## Aim of the exercise
Output the data exactly, with every line intact.

## Data segment
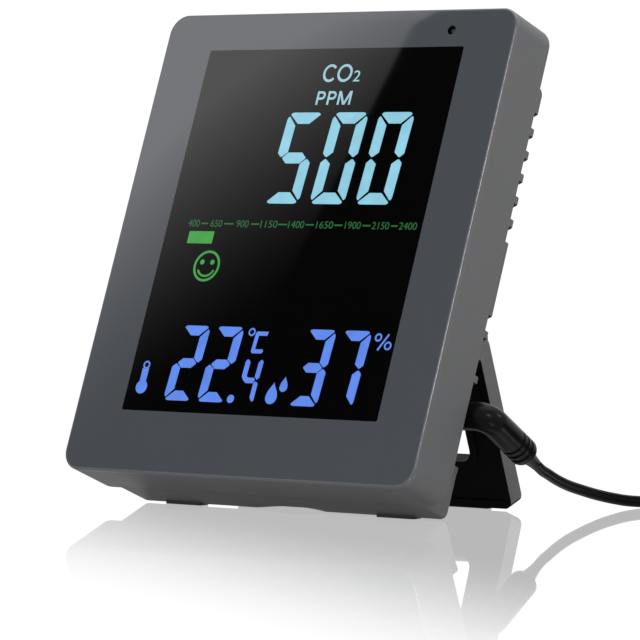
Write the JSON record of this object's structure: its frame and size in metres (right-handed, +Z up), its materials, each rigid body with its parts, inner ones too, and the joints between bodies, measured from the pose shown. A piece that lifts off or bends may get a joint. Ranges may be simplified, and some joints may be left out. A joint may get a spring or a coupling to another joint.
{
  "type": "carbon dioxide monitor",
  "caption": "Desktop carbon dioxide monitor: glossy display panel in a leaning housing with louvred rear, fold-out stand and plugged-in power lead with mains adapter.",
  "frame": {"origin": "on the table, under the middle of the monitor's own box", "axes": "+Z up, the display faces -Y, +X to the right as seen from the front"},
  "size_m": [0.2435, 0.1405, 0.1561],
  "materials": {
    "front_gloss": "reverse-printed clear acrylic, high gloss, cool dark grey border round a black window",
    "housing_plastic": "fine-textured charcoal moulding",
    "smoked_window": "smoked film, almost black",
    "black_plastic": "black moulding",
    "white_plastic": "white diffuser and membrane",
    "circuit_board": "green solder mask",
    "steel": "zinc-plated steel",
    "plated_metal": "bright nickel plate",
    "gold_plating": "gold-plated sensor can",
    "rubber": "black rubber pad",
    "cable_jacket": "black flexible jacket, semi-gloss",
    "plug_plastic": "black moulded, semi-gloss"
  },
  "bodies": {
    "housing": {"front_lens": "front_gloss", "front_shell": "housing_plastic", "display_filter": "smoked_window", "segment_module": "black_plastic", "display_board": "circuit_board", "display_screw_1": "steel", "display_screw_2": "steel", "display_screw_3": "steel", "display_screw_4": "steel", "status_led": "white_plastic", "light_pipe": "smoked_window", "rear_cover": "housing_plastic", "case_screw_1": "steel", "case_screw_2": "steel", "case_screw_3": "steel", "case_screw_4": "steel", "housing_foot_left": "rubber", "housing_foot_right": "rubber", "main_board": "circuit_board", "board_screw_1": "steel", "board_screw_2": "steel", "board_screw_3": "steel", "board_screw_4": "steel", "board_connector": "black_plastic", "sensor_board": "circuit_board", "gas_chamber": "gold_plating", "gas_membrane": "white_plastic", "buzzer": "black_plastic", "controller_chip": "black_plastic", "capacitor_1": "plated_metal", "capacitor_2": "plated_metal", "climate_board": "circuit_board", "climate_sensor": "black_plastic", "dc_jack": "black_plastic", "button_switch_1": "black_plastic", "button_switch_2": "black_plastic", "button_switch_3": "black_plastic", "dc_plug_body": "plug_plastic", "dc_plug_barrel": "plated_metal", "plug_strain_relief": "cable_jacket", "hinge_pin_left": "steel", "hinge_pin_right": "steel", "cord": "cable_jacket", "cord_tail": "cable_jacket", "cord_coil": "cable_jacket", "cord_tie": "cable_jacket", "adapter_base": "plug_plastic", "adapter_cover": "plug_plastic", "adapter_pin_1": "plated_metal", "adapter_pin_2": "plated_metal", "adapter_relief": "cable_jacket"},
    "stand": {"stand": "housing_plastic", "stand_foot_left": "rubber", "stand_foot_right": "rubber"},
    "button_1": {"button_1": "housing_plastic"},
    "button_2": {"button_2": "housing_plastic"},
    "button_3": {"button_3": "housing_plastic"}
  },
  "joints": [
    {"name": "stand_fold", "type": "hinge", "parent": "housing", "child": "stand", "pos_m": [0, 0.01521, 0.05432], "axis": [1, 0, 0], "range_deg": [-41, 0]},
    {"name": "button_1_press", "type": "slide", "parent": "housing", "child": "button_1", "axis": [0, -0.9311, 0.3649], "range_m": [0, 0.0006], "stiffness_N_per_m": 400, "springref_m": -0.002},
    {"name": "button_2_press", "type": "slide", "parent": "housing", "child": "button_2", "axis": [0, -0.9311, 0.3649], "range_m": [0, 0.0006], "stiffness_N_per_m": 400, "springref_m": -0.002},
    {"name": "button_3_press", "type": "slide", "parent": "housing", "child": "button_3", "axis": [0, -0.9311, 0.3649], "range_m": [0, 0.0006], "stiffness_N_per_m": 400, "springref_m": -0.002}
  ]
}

## Response to the task
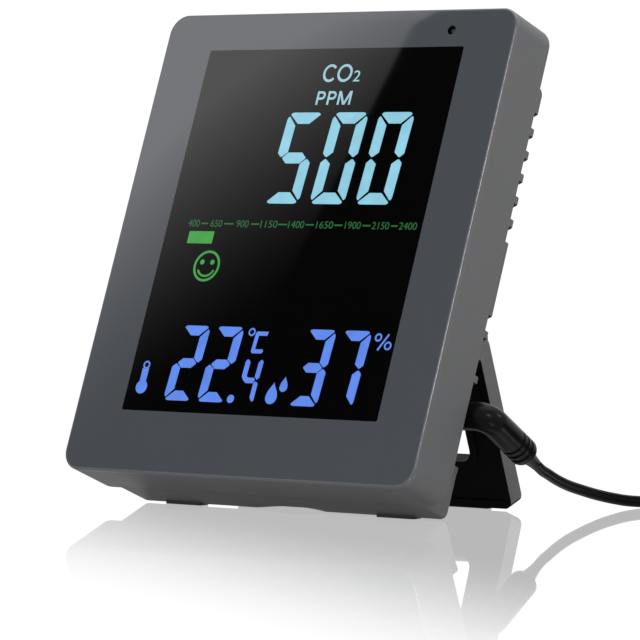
Write the JSON record of this object's structure: its frame and size in metres (right-handed, +Z up), its materials, each rigid body with its parts, inner ones too, and the joints between bodies, measured from the pose shown. A piece that lifts off or bends may get a joint. Ranges may be simplified, and some joints may be left out. A joint may get a spring or a coupling to another joint.
{
  "type": "carbon dioxide monitor",
  "caption": "Desktop carbon dioxide monitor: glossy display panel in a leaning housing with louvred rear, fold-out stand and plugged-in power lead with mains adapter.",
  "frame": {"origin": "on the table, under the middle of the monitor's own box", "axes": "+Z up, the display faces -Y, +X to the right as seen from the front"},
  "size_m": [0.2435, 0.1405, 0.1561],
  "materials": {
    "front_gloss": "reverse-printed clear acrylic, high gloss, cool dark grey border round a black window",
    "housing_plastic": "fine-textured charcoal moulding",
    "smoked_window": "smoked film, almost black",
    "black_plastic": "black moulding",
    "white_plastic": "white diffuser and membrane",
    "circuit_board": "green solder mask",
    "steel": "zinc-plated steel",
    "plated_metal": "bright nickel plate",
    "gold_plating": "gold-plated sensor can",
    "rubber": "black rubber pad",
    "cable_jacket": "black flexible jacket, semi-gloss",
    "plug_plastic": "black moulded, semi-gloss"
  },
  "bodies": {
    "housing": {"front_lens": "front_gloss", "front_shell": "housing_plastic", "display_filter": "smoked_window", "segment_module": "black_plastic", "display_board": "circuit_board", "display_screw_1": "steel", "display_screw_2": "steel", "display_screw_3": "steel", "display_screw_4": "steel", "status_led": "white_plastic", "light_pipe": "smoked_window", "rear_cover": "housing_plastic", "case_screw_1": "steel", "case_screw_2": "steel", "case_screw_3": "steel", "case_screw_4": "steel", "housing_foot_left": "rubber", "housing_foot_right": "rubber", "main_board": "circuit_board", "board_screw_1": "steel", "board_screw_2": "steel", "board_screw_3": "steel", "board_screw_4": "steel", "board_connector": "black_plastic", "sensor_board": "circuit_board", "gas_chamber": "gold_plating", "gas_membrane": "white_plastic", "buzzer": "black_plastic", "controller_chip": "black_plastic", "capacitor_1": "plated_metal", "capacitor_2": "plated_metal", "climate_board": "circuit_board", "climate_sensor": "black_plastic", "dc_jack": "black_plastic", "button_switch_1": "black_plastic", "button_switch_2": "black_plastic", "button_switch_3": "black_plastic", "dc_plug_body": "plug_plastic", "dc_plug_barrel": "plated_metal", "plug_strain_relief": "cable_jacket", "hinge_pin_left": "steel", "hinge_pin_right": "steel", "cord": "cable_jacket", "cord_tail": "cable_jacket", "cord_coil": "cable_jacket", "cord_tie": "cable_jacket", "adapter_base": "plug_plastic", "adapter_cover": "plug_plastic", "adapter_pin_1": "plated_metal", "adapter_pin_2": "plated_metal", "adapter_relief": "cable_jacket"},
    "stand": {"stand": "housing_plastic", "stand_foot_left": "rubber", "stand_foot_right": "rubber"},
    "button_1": {"button_1": "housing_plastic"},
    "button_2": {"button_2": "housing_plastic"},
    "button_3": {"button_3": "housing_plastic"}
  },
  "joints": [
    {"name": "stand_fold", "type": "hinge", "parent": "housing", "child": "stand", "pos_m": [0, 0.01521, 0.05432], "axis": [1, 0, 0], "range_deg": [-41, 0]},
    {"name": "button_1_press", "type": "slide", "parent": "housing", "child": "button_1", "axis": [0, -0.9311, 0.3649], "range_m": [0, 0.0006], "stiffness_N_per_m": 400, "springref_m": -0.002},
    {"name": "button_2_press", "type": "slide", "parent": "housing", "child": "button_2", "axis": [0, -0.9311, 0.3649], "range_m": [0, 0.0006], "stiffness_N_per_m": 400, "springref_m": -0.002},
    {"name": "button_3_press", "type": "slide", "parent": "housing", "child": "button_3", "axis": [0, -0.9311, 0.3649], "range_m": [0, 0.0006], "stiffness_N_per_m": 400, "springref_m": -0.002}
  ]
}